Example: Collection of sailing cards

The G. W. Blunt Library at Mystic Seaport delivered image files in various formats (GIF, JPEG, MrSID), transcribed text as ASCII files, and catalog records in the MARC format to the Library of Congress. Each MARC record included a local field that indicated the item's unique identifier within the collection and its category. For use in American Memory, this information was transferred to $f and subfield $q of the 856 field. This enables a link from bibliographic dislays to the appropriate presentation for each digital reproductions. Local fields and subfields were added for consistency with other American Memory collections and to support cross-collection searching.

Transcribed text was delivered as ASCII files, one file per item as cataloged. Within the transcription, page-breaks had been indicated and the corresponding image file identified. For some works, a second file was delivered, representing a table of contents with each entry identifying the starting page-image. The Library of Congress took the transcriptions and tables of contents and marked them up automatically in SGML, according to the American Memory DTD. Documents for which tables of contents were available were divided into chapters for more effective searching.
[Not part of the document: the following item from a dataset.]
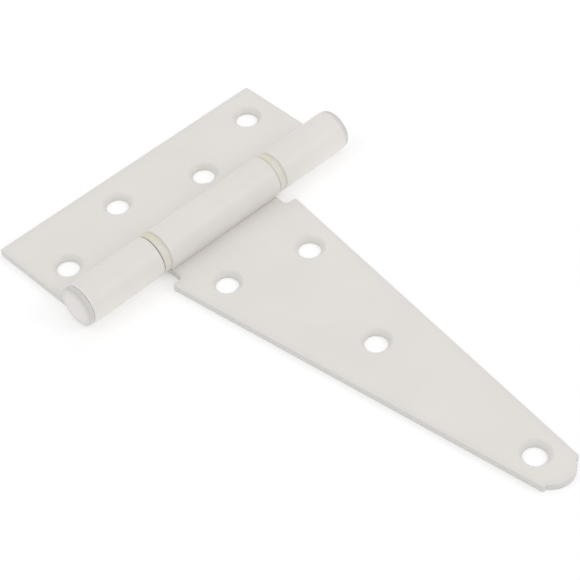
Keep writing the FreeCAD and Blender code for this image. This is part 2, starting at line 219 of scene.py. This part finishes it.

Special characters (such as the degree sign) were converted to SGML character entities. Positions (defined by latitude and longitude) and dates in diaries and logbooks had been encoded by Mystic Seaport in normalized form in addition to the form used in the original document. Positions were transformed for readability and dates were transformed to ISO 8601. As text strings, they can be searched for within the full text. The embedded references from the transcription files to page images were used to generate the datasets that support the Library of Congress's page-turning interface. The full text and the MARC records were indexed using Aurora (formerly InQuery), the search engine used for the American Memory service.